- Other names: Agayú, Aggayú
- Venerated in: Yoruba religion, Umbanda, Candomble, Santeria, Haitian Vodou, Folk Catholicism
- Region: Nigeria, Benin, Brazil
- Ethnic group: Yoruba people, Fon people

Genealogy
- Parents: Ajaka (father);

Equivalents
- Catholic: Saint Christopher

= Aganju =

Orisha in the Yoruba religion

Aganjú (also known as Agayú or Aggayú in the African diaspora) is an Orisha in Yoruba religion and its descendant traditions in the Americas. He is a primordial deity associated with the sun, fire, and the untamed wilderness. In the Cuban tradition of Santería, Aganjú is associated with volcanoes and syncretized with Saint Christopher.

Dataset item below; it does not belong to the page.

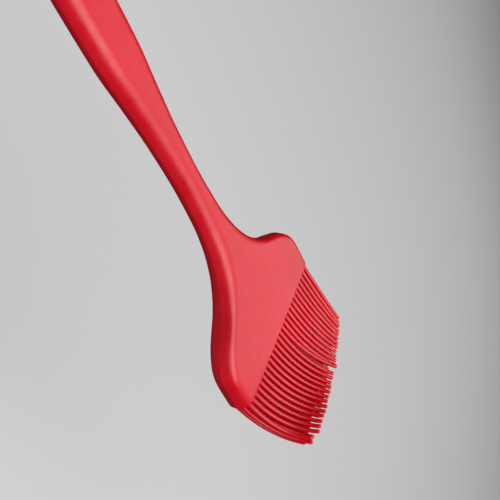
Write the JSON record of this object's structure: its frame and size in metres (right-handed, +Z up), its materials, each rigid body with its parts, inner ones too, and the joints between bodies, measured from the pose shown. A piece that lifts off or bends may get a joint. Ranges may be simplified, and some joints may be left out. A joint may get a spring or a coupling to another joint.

Aganjú is historically and mythologically linked with Shango. In the history of the Oyo Empire, Aganju was a legendary Alaafin, described in some oral traditions as the nephew of Shango and the son of Ajaka. Both Shango and Aganju are considered deified ancestors who once ruled the Oyo state.

==Traditions==

===Yorubaland===
In Nigeria and Benin, Aganjú is venerated as a deified warrior king originating from the town of Shaki in Oyo State. Unlike Shango, who is associated with thunder and lightning stones, Aganjú is said to fight with a sword, paralysis, and fire and heat. The geography of Shaki, characterized by massive monoliths and boulder outcroppings, is often cited as the physical manifestation of Aganjú's rugged and "mountainous" power.

===Santería (Lucumí)===
In the Cuban Lucumí tradition, Aganjú is primarily recognized as a volcano deity. While there are no active volcanoes in Yorubaland or Cuba, this association is attributed to his volatile temperament and his mythological relationship with Oroíña (the spirit of the earth's core). Some scholars note that while extinct volcanoes exist on the Biu Plateau in Northeastern Nigeria, these are geographically distant from the Yoruba heartland; thus, the volcanic association likely evolved within the diaspora as a metaphor for Aganjú's explosive power.

===Candomblé===
In Afro-Brazilian Candomblé, Aganjú is often worshiped as a specific "quality" or manifestation of Shango, referred to as Xangô Aganjú. He represents the raw, uncontrollable aspects of fire and the earth. He is sometimes affectionately called Xangô menino (the child Shango), representing the youthful, vigorous energy of the deity.